Solution from Opalg:
The condition for the first equation to have a real root is $a^2-4\geqslant0$. The condition for the third equation to have a real root is $1-4a\geqslant0$. Those two conditions imply that $a\leqslant-2$.

Let $u$ be a common real root of the first two equations, and let $v$ be a common real root of the other two equations. Then $$(1)\qquad u^2 + au + 1 = 0,$$ $$(2)\qquad u^2 + bu + c = 0,$$ $$(3)\qquad v^2 + v + a = 0,$$ $$(4)\qquad v^2 + cv + b = 0.$$ Subtract (2) from (1) to get $(a-b)u + 1-c = 0$, so that $u = \dfrac{c-1}{a-b}$ (provided that $a-b\ne0$).

Now subtract (3) from (4) to get $(c-1)v + b-a = 0$, so that $v = \dfrac{a-b}{c-1}$ (provided that $c-1\ne0$). Thus $uv = 1$. But the product of the roots of (1) is $1$, and one of those roots is $u$. Therefore the other root must be $v$, so that $$(5)\qquad v^2 + av + 1 = 0.$$ Subtract (3) from (5) to get $(a-1)v = a-1$. But $a-1\ne0$ (because $a\leqslant-2$), and so $v=1$. It follows from (3) that $a=-2$, and from (4) that $b+c=-1$. Therefore $\boxed {a+b+c=-3}$.

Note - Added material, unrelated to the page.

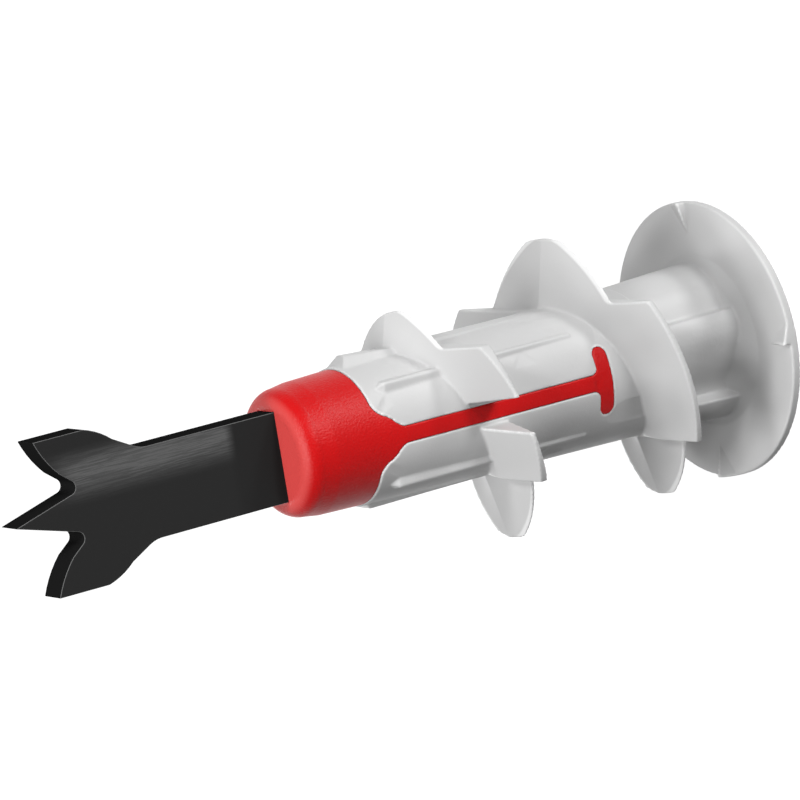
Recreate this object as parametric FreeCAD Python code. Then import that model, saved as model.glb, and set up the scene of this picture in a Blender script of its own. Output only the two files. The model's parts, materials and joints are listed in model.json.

It remains to consider what happens when $a-b=0$ or $c-1=0$. If $a=b$ then the first two equations have no common root unless $c=1$, in which case they are the same equation and it hardly makes sense for them to have a common root. Similarly, if $c=1$ then the other pair of equations have no common root unless $a=b$, in which case they are the same equation and again it hardly makes sense for them to have a common root. But if you do allow this situation to satisfy the conditions of the problem, then there is a solution whenever $a=b\leqslant-2$ and $c=1$. In that case, $a+b+c = 2a-1$, which needs not be equal to $-3$.